School clinic deals with nursing shortage

Madison Socol

This is one of the beds Kings High School nurses use for students to lay down on when not feeling well

School nurse, Candy Anthony, retired on September 17, 2021, leaving the challenges that come with a suddenly empty long-term position.

After one of the most grueling years for school nurses, the 2020-2021 school year, a year jam-packed with quarantines, contact-tracing, and masks,  Anthony made the decision to retire at the beginning of the 2021-2022 school year. 

“Unfortunately, how things came up was Mrs. Anthony retired at the beginning of the year, so we went back to our old model, with two people in the clinic right now,”  Principal Doug Leist said.
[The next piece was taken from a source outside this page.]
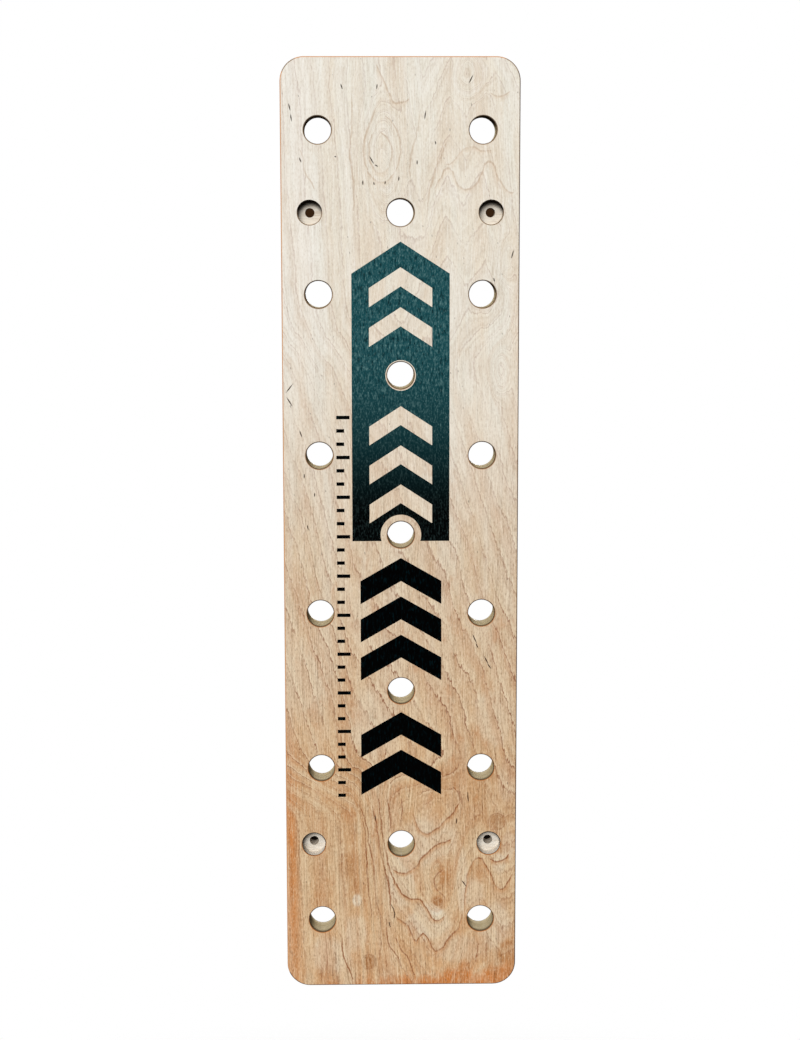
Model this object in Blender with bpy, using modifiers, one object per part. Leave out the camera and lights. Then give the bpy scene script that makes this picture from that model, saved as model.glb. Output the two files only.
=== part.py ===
"""Climbing pegboard: a wall-mounted birch plywood panel with two outer columns and one middle column
of peg holes, in staggered rows, and four counterbored holes for the wall bolts.

Units are metres, +Z is up and +X is to the right of someone who faces the board. The back face lies in
the plane y = 0 and the front face looks towards -Y. The origin is the centre of the four wall bolts.

The panel is built as it is made. Each layer of the laminate is a blank, all blanks are routed to one
outline with rounded edges, and then every hole is drilled through the whole stack.
"""

import math

import bmesh
import bpy
from mathutils import Matrix

# Panel
BOARD_WIDTH = 0.300
BOARD_HEIGHT = 1.200
BOARD_THICKNESS = 0.040
CORNER_RADIUS = 0.030
EDGE_ROUND = 0.002

# Laminate, from the front face to the back face: layer name, number of veneers, wood tone
LAYERS = (
    ("front_face_veneer", 1, "face"),
    ("front_crossband", 1, "cross"),
    ("core_plies_1", 5, "core"),
    ("core_plies_2", 8, "core"),
    ("core_plies_3", 4, "core"),
    ("core_plies_4", 4, "core"),
    ("core_plies_5", 4, "core"),
    ("back_crossband", 1, "cross"),
    ("back_face_veneer", 1, "face"),
)
VENEER = BOARD_THICKNESS / sum(count for _, count, _ in LAYERS)
GLUE_LINE = 0.0003

# Peg holes: even rows hold two outer holes and odd rows one middle hole
ROW_COUNT = 11
ROW_PITCH = 0.102
OUTER_COLUMN_X = 0.1035
PEG_HOLE_RADIUS = 0.017
PEG_RIM_ROUND = 0.002

# Counterbored holes for the wall bolts, level with the first and the last middle hole
BOLT_COLUMN_X = 0.114
BOLT_ROWS = (1, ROW_COUNT - 2)
BOLT_BORE_RADIUS = 0.006
POCKET_RADIUS = 0.015
POCKET_VENEERS = 13
POCKET_RIM_ROUND = 0.0015

# Facets
CORNER_STEPS = 6
PEG_HOLE_SIDES = 16
BOLT_HOLE_SIDES = 16
OVERRUN = 0.010
WELD_DISTANCE = 0.00001
SMOOTH_ANGLE = math.radians(30)

# Base colour and roughness of each wood tone
WOOD_TONES = {
    "face": ((0.76, 0.63, 0.44, 1.0), 0.55),
    "cross": ((0.50, 0.35, 0.20, 1.0), 0.70),
    "core": ((0.62, 0.46, 0.28, 1.0), 0.65),
}

FACE_TOWARDS_FRONT = Matrix.Rotation(math.radians(90), 4, "X")


def clear_scene():
    for scene_object in list(bpy.data.objects):
        bpy.data.objects.remove(scene_object, do_unlink=True)


def add_collection(name, parent):
    collection = bpy.data.collections.new(name)
    parent.children.link(collection)
    return collection


def wood_material(tone):
    """A plain Principled wood for one tone of the laminate."""
    colour, roughness = WOOD_TONES[tone]
    material = bpy.data.materials.new(f"birch_{tone}")
    material.use_nodes = True
    shader = material.node_tree.nodes["Principled BSDF"]
    shader.inputs["Base Color"].default_value = colour
    shader.inputs["Roughness"].default_value = roughness
    shader.inputs["Metallic"].default_value = 0.0
    material.diffuse_color = colour
    return material


def make_cutter(scene_object, collection):
    """Hides an object from renders and shows it as a wire."""
    scene_object.hide_render = True
    scene_object.display_type = "WIRE"
    collection.objects.link(scene_object)


def row_height(row):
    """Height of a row of holes above the origin. Row 0 is the top one."""
    return ((ROW_COUNT - 1) / 2 - row) * ROW_PITCH


def peg_hole_centres():
    """X and Z of every peg hole, from the top row down."""
    centres = []
    for row in range(ROW_COUNT):
        columns = (-OUTER_COLUMN_X, OUTER_COLUMN_X) if row % 2 == 0 else (0.0,)
        centres += [(x, row_height(row)) for x in columns]
    return centres


def bolt_hole_centres():
    """X and Z of the four wall bolts."""
    return [(side * BOLT_COLUMN_X, row_height(row)) for row in BOLT_ROWS for side in (-1, 1)]


def rounded_rectangle(width, height, radius, steps):
    """Points of a rounded rectangle about the origin, anticlockwise, with each corner an arc."""
    points = []
    for corner in range(4):
        centre_x = (width / 2 - radius) * (1 if corner in (0, 3) else -1)
        centre_y = (height / 2 - radius) * (1 if corner in (0, 1) else -1)
        for step in range(steps + 1):
            angle = math.radians(90) * (corner + step / steps)
            points.append((centre_x + radius * math.cos(angle), centre_y + radius * math.sin(angle)))
    return points


def outline_cutter(collection):
    """The whole board's routed form: the outline through the full thickness, with both edges rounded."""
    curve = bpy.data.curves.new("routed_outline_curve", "CURVE")
    curve.dimensions = "2D"
    curve.fill_mode = "BOTH"
    curve.extrude = BOARD_THICKNESS / 2 - EDGE_ROUND
    curve.bevel_depth = EDGE_ROUND
    curve.bevel_resolution = 1
    curve.offset = -EDGE_ROUND
    points = rounded_rectangle(BOARD_WIDTH, BOARD_HEIGHT, CORNER_RADIUS, CORNER_STEPS)
    spline = curve.splines.new("POLY")
    spline.points.add(len(points) - 1)
    for spline_point, (x, y) in zip(spline.points, points):
        spline_point.co = (x, y, 0.0, 1.0)
    spline.use_cyclic_u = True

    drawn = bpy.data.objects.new("routed_outline_curve", curve)
    drawn.matrix_world = Matrix.Translation((0.0, -BOARD_THICKNESS / 2, 0.0)) @ FACE_TOWARDS_FRONT
    collection.objects.link(drawn)
    evaluated = drawn.evaluated_get(bpy.context.evaluated_depsgraph_get())
    mesh = bpy.data.meshes.new_from_object(evaluated)
    mesh.name = "routed_outline"
    shape = bmesh.new()
    shape.from_mesh(mesh)
    bmesh.ops.remove_doubles(shape, verts=shape.verts, dist=WELD_DISTANCE)
    shape.to_mesh(mesh)
    shape.free()

    cutter = bpy.data.objects.new("routed_outline", mesh)
    cutter.matrix_world = drawn.matrix_world.copy()
    bpy.data.objects.remove(drawn, do_unlink=True)
    make_cutter(cutter, collection)
    return cutter


def turned_cutter_mesh(name, profile):
    """The profile's points joined by edges, for a Screw modifier to turn about Z."""
    mesh = bpy.data.meshes.new(name)
    edges = [(i, i + 1) for i in range(len(profile) - 1)]
    mesh.from_pydata([(radius, 0.0, z) for radius, z in profile], edges, [])
    return mesh


def hole_mouth_profile(radius, rim_round):
    """From the cutter's front end in to the hole's wall, round a rim that is rounded in two steps.

    Each point is a radius and a height above the back face.
    """
    wide = radius + rim_round
    front = BOARD_THICKNESS
    half_way = rim_round * (1 - math.cos(math.radians(45)))
    return (
        (0.0, front + OVERRUN),
        (wide, front + OVERRUN),
        (wide, front),
        (radius + half_way, front - half_way),
        (radius, front - rim_round),
    )


def peg_hole_profile():
    """A straight hole right through."""
    return (
        *hole_mouth_profile(PEG_HOLE_RADIUS, PEG_RIM_ROUND),
        (PEG_HOLE_RADIUS, -OVERRUN),
        (0.0, -OVERRUN),
    )


def bolt_hole_profile():
    """A counterbore for the bolt's head, cut down to a veneer's flat face, and the bore for its shank."""
    floor = BOARD_THICKNESS - POCKET_VENEERS * VENEER
    return (
        *hole_mouth_profile(POCKET_RADIUS, POCKET_RIM_ROUND),
        (POCKET_RADIUS, floor),
        (BOLT_BORE_RADIUS, floor),
        (BOLT_BORE_RADIUS, -OVERRUN),
        (0.0, -OVERRUN),
    )


def add_drill_cutters(name, profile, sides, centres, collection):
    """One turned cutter at each centre. They share their mesh."""
    mesh = turned_cutter_mesh(name, profile)
    for number, (x, z) in enumerate(centres, start=1):
        cutter = bpy.data.objects.new(f"{name}_{number:02d}", mesh)
        cutter.matrix_world = Matrix.Translation((x, 0.0, z)) @ FACE_TOWARDS_FRONT
        screw = cutter.modifiers.new("turn", "SCREW")
        screw.axis = "Z"
        screw.angle = math.radians(360)
        screw.steps = sides
        screw.render_steps = sides
        screw.use_merge_vertices = True
        screw.merge_threshold = WELD_DISTANCE
        make_cutter(cutter, collection)


def layer_blank(name, back_y, thickness):
    """An oversize flat sheet of the layer's thickness, before it is routed and drilled."""
    mesh = bpy.data.meshes.new(name)
    shape = bmesh.new()
    bmesh.ops.create_cube(shape, size=1.0)
    size = (BOARD_WIDTH + 2 * OVERRUN, thickness, BOARD_HEIGHT + 2 * OVERRUN)
    bmesh.ops.scale(shape, verts=shape.verts, vec=size)
    bmesh.ops.translate(shape, verts=shape.verts, vec=(0.0, -thickness / 2, 0.0))
    shape.to_mesh(mesh)
    shape.free()
    blank = bpy.data.objects.new(name, mesh)
    blank.location = (0.0, back_y, 0.0)
    return blank


def cut(layer, operation, cutter=None, cutters=None):
    """Adds a Boolean modifier with one cutter, or with all the cutters of a collection."""
    boolean = layer.modifiers.new(operation.lower(), "BOOLEAN")
    boolean.operation = operation
    boolean.solver = "EXACT"
    if cutters:
        boolean.operand_type = "COLLECTION"
        boolean.collection = cutters
    else:
        boolean.object = cutter


def shade(mesh):
    """Smooth round walls, with every edge of the layer's two flat faces kept sharp."""
    mesh.shade_smooth()
    shape = bmesh.new()
    shape.from_mesh(mesh)
    for edge in shape.edges:
        if len(edge.link_faces) != 2:
            continue
        flat_sides = sum(abs(face.normal.y) > 0.999 for face in edge.link_faces)
        edge.smooth = flat_sides == 2 or (flat_sides == 0 and edge.calc_face_angle() < SMOOTH_ANGLE)
    shape.to_mesh(mesh)
    shape.free()


def finish_layer(layer, material):
    """Replaces the layer's blank and its modifiers by the routed and drilled mesh."""
    evaluated = layer.evaluated_get(bpy.context.evaluated_depsgraph_get())
    mesh = bpy.data.meshes.new_from_object(evaluated)
    mesh.name = layer.name
    blank = layer.data
    layer.modifiers.clear()
    layer.data = mesh
    bpy.data.meshes.remove(blank)
    mesh.materials.clear()
    mesh.materials.append(material)
    shade(mesh)


def add_layers(collection, outline, drills, assembly):
    """Stacks the laminate from the front face to the back face, a glue line apart."""
    materials = {tone: wood_material(tone) for tone in WOOD_TONES}
    front_y = -BOARD_THICKNESS
    for name, count, tone in LAYERS:
        back_y = front_y + count * VENEER
        front_gap = 0.0 if name == LAYERS[0][0] else GLUE_LINE / 2
        back_gap = 0.0 if name == LAYERS[-1][0] else GLUE_LINE / 2
        # An outer blank runs past its face, so that only the routed outline cuts that face.
        front_spare = OVERRUN if name == LAYERS[0][0] else -front_gap
        back_spare = OVERRUN if name == LAYERS[-1][0] else -back_gap
        layer = layer_blank(name, back_y + back_spare, back_y - front_y + front_spare + back_spare)
        collection.objects.link(layer)
        cut(layer, "INTERSECT", cutter=outline)
        cut(layer, "DIFFERENCE", cutters=drills)
        finish_layer(layer, materials[tone])
        layer.parent = assembly
        front_y = back_y


def main():
    clear_scene()
    root = bpy.context.scene.collection
    board = add_collection("climbing_pegboard", root)
    cutters = add_collection("cutters", root)
    drills = add_collection("drill_cutters", cutters)

    outline = outline_cutter(cutters)
    add_drill_cutters("peg_hole", peg_hole_profile(), PEG_HOLE_SIDES, peg_hole_centres(), drills)
    add_drill_cutters("bolt_hole", bolt_hole_profile(), BOLT_HOLE_SIDES, bolt_hole_centres(), drills)

    assembly = bpy.data.objects.new("board_assembly", None)
    board.objects.link(assembly)
    add_layers(board, outline, drills, assembly)


main()
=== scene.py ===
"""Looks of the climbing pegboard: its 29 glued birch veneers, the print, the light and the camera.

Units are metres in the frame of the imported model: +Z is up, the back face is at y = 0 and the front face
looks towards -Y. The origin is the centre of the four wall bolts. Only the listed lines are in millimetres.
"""

import math

import bmesh
import bpy
from mathutils import Matrix, Vector


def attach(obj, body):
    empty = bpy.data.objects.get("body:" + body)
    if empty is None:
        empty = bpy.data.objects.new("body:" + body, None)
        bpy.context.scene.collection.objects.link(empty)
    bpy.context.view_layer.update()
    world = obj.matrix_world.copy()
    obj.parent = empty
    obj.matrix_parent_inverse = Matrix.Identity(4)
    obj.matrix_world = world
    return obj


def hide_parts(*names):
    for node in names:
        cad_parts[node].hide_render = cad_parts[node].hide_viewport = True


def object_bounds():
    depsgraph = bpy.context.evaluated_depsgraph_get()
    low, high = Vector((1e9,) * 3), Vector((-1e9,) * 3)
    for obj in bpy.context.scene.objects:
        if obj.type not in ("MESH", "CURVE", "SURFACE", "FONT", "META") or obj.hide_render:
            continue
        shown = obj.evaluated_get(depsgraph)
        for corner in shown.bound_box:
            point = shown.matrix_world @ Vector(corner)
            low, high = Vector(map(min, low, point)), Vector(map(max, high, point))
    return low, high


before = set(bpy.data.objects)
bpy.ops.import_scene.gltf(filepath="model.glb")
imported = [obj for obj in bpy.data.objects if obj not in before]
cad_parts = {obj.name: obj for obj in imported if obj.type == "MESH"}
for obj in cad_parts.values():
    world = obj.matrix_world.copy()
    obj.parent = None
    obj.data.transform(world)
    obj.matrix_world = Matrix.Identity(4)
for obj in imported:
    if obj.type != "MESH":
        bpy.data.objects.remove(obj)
cad_low, cad_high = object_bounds()

# Board, read from the frame
HALF_WIDTH = cad_high.x
HALF_HEIGHT = cad_high.z
THICKNESS = cad_high.y - cad_low.y
CORNER_RADIUS = 0.030
EDGE_ROUND = 0.002

# Laminate: the CAD nodes from the front face to the back face, with their numbers of veneers and slots
LAYERS = (
    ("front_face_veneer", 1, "face_veneer"),
    ("front_crossband", 1, "crossband"),
    ("core_plies_1", 5, "core_plies"),
    ("core_plies_2", 8, "core_plies"),
    ("core_plies_3", 4, "core_plies"),
    ("core_plies_4", 4, "core_plies"),
    ("core_plies_5", 4, "core_plies"),
    ("back_crossband", 1, "crossband"),
    ("back_face_veneer", 1, "face_veneer"),
)
VENEER_COUNT = sum(count for _, count, _ in LAYERS)
VENEER = THICKNESS / VENEER_COUNT
INK = 0.00005

# Peg holes: even rows hold two outer holes and odd rows one middle hole
ROW_COUNT = 11
ROW_PITCH = 0.102
OUTER_COLUMN_X = 0.1035
PEG_HOLE_RADIUS = 0.017
PEG_RIM_ROUND = 0.002

# Counterbored holes for the wall bolts
BOLT_COLUMN_X = 0.114
BOLT_ROWS = (1, ROW_COUNT - 2)
BOLT_BORE_RADIUS = 0.006
POCKET_RADIUS = 0.015
POCKET_VENEERS = 13
POCKET_DEPTH = POCKET_VENEERS * VENEER
POCKET_RIM_ROUND = 0.0015

# The shade under a pocket's upper rim: all but a round area right of the pocket's centre and below it
SHADE_RIGHT = 0.001
SHADE_DOWN = 0.0055
SHADE_START = 0.0125
SHADE_FULL = 0.0190

# Depths under the front face over which the darker tones of the holes' walls and the pockets' rims fade in:
# partly scorch and partly painted shade
SCORCH_FADE = (0.0120, 0.0045)
RIM_FADE = (0.0052, 0.0034)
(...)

While her departure was not necessarily a huge surprise to the rest of the nursing staff, her absence completely changed the dynamic. Originally, the junior high and high school both had the same head nurse and assistant nurse, with an office strategically placed between the two schools in order to care for both student bodies. This year, the administration created a new model and hired a second full-time nurse for the junior high, Melissa Dias, and the assistant nurse, Laura DeVage, floated between schools to help where needed. However, with Anthony’s retirement, the school had to go back to its old model.

“I think she had been thinking about it for a little while, and she had been here for many years, but yeah she had been thinking about it,” Junior High Nurse, Melissa Dias said.

Melissa Dias has been working for Kings since last year. She started as a health aid, but by the end of the year the administration decided it was time for the junior high to have its own nurse, and Dias stepped up to the challenge. 

“So I started last year at the high school and I started as the Health Aid.  I worked with Mrs. Anthony all last year, and that was a very busy year, the year of Covid. So that was my first year here. Then at the end of last year, they posted a position for the Junior High to have their own nurse,” Dias said. 

Prior to this decision, Junior High students traveled all the way to the high school in order to get any medical help, which is not ideal. Unfortunately, when Anthony retired, junior high students once again had to travel back to the high school to get medical attention. Having only one office for nurses in the high school burdens nurses with a larger workload and costs students more of their class time. 

“It’s hard. This is a hard job, hard work,” Leist said.

Dias has temporarily taken on the role of school nurse, caring for students in seventh all the way through 12th grade, so no one is without a nurse. On Monday, November 15, the clinic will return to the new model with two nurses, with the new nursing position being filled by Alicia Foster. 

“The people who like to have this position are people who really like to work with students, who really like to work with kids,” Leist said. 

While the new nurse will certainly be welcomed into the community, many students still miss Mrs. Anthony. 

“I really liked Mrs. Anthony, she was, like, really nice,” junior Sophie Miller said. “I’m gonna miss her.”